Smart working con o senza i buoni pasto
Il recente comunicato dell'Anseb, l’Associazione nazionale società emettitrici buoni pasto, ha riportato nella discussione il rapporto tra lavoro agile e buoni pasto alla luce del nuovo protocollo nazionale sul lavoro in modalità agile per il settore privato.
L’Anseb esprime soddisfazione per «l'importante chiarificazione che il Protocollo sul lavoro agile firmato dal ministro del Lavoro e delle Politiche sociali e dalle parti sociali, apporta per il comparto». A tal fine è necessario provare a chiarire la portata del protocollo pubblicato il 7 dicembre 2021, in particolar modo in merito alla gestione dei buoni sostitutivi della mensa, poiché lo stesso documento non innova rispetto a quanto sino a ora affermato.
In realtà, durante la più acuta emergenza epidemiologica, era stato affrontato il tema relativo al loro riconoscimento durante l'attività agile. Sul punto si era quindi concluso che l'esclusione dal godimento dei buoni pasto per i lavoratori in smart working è considerata legittima alla luce del fatto che tale istituto non è una componente della retribuzione normale, trattandosi di un'agevolazione di carattere assistenziale collegata al rapporto di lavoro da un nesso meramente occasionale. Viene riconosciuta quindi la caratteristica di benefit, dando la possibilità di essere riconosciuti o meno dal datore di lavoro, salvo l'esistenza di specifici obblighi contrattuali (collettivi, accordi di secondo livello o individuali) che dispongano diversamente. A queste conclusioni si è giunti attraverso una indicazione del Tribunale di Venezia dell'8 luglio 2020 e diverse sentenze della Cassazione (16135/2020 e 31137/2019). Tali indicazioni risultano conformi alla previsione di parità di trattamento retributivo previsto dall'articolo 20 della legge 81/2017.
A tal fine, occorre ricordare che il protocollo d'intesa fissa il quadro di riferimento per la definizione dello svolgimento del lavoro in smart working, fornendo quindi le linee di indirizzo per la contrattazione collettiva nazionale, aziendale e territoriale, nel rispetto della normativa e degli accordi collettivi in essere. Il documento è quindi d'indirizzo e affida alla contrattazione collettiva l'attuazione nei diversi e specifici contesti produttivi.

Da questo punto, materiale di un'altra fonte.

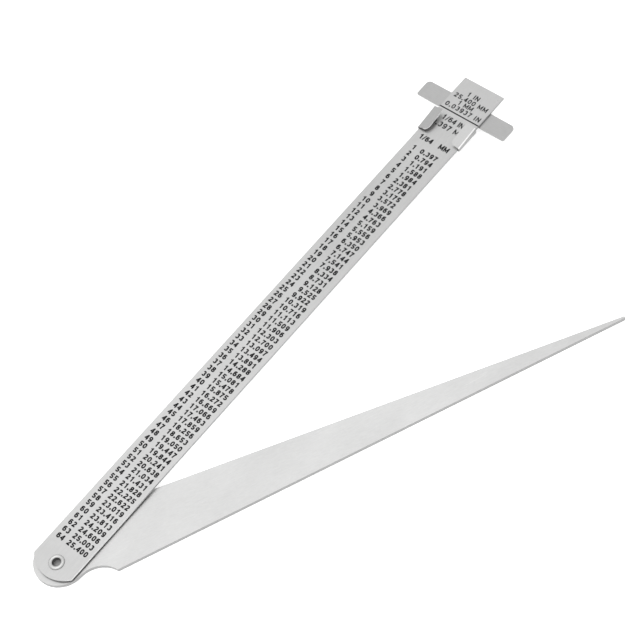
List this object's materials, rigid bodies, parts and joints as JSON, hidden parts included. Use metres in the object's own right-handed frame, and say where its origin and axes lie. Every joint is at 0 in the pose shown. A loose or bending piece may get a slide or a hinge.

Il Protocollo sul lavoro agile, all'articolo 9, comma 1, affronta il tema affermando che il lavoratore agile ha diritto «alle stesse forme di welfare aziendale e di benefit previste dalla contrattazione collettiva e dalla bilateralità». Tale intervento offre un'indicazione per le regolamentazioni nazionali e agli accordi bilaterali, lasciando comunque libertà nel rispetto delle stesse alle concessioni unilaterali del datore di lavoro. L'iniziativa datoriale, ossia quelle concessioni previste da regolamenti aziendali, rimangono quindi una componente che può essere gestita anche in maniera differenziata, ma che si consiglia sempre di andare a prevedere in maniera dettagliata anche rispetto alle diverse modalità di lavoro.
Tale gestione appare poi logica nell'attuazione del lavoro agile ordinario, che si regge sull'accordo individuale previsto dalla legge 81/2017 e richiamato come elemento fondamentale anche dal Protocollo d'intesa. L'uscita dal lavoro agile emergenziale, sul quale non pende la necessità di accordo individuale, porterà con se la necessità di andare a gestire, se non lo si è già fatto, tutti gli aspetti relativi a questa diversa modalità di svolgimento dell'attività lavorativa, tra i quali anche l'utilizzo delle concessioni aziendali non regolamentate da livelli di contrattazione superiori.
Si ricorda infine che, dal punto di vista fiscale, in primis la Dre Lazio con Interpello 956-2631/2020 ha confermato che il regime fiscale agevolato per il buoni pasto si applica senza tener conto della modalità di lavoro, considerando che non sono previste limitazioni normative in merito all'erogazione da parte del datore di lavoro. La risposta richiama il regime di favore dell'articolo 51 del Tuir e anche la ratio dell'esenzione, ribadita dall'amministrazione nella risoluzione 118/2006; quest'ultima esprime la volontà del legislatore di agevolare le erogazioni ai dipendenti che si ricollegano alla necessità del datore di lavoro di provvedere alle esigenze alimentari del personale che durante l'orario di lavoro deve consumare il pasto. È quindi confermato che i buoni pasto, stante le indicazioni del decreto 122/2017 del ministero dello Sviluppo economico, anche se riconosciute per le giornate di smart working, non concorrono alla formazione del reddito da lavoro dipendente nei limiti di non imponibilità previsti dall'articolo 51 del Tuir, vale a dire 4 euro per i ticket cartacei e 8 euro per quelli elettronici.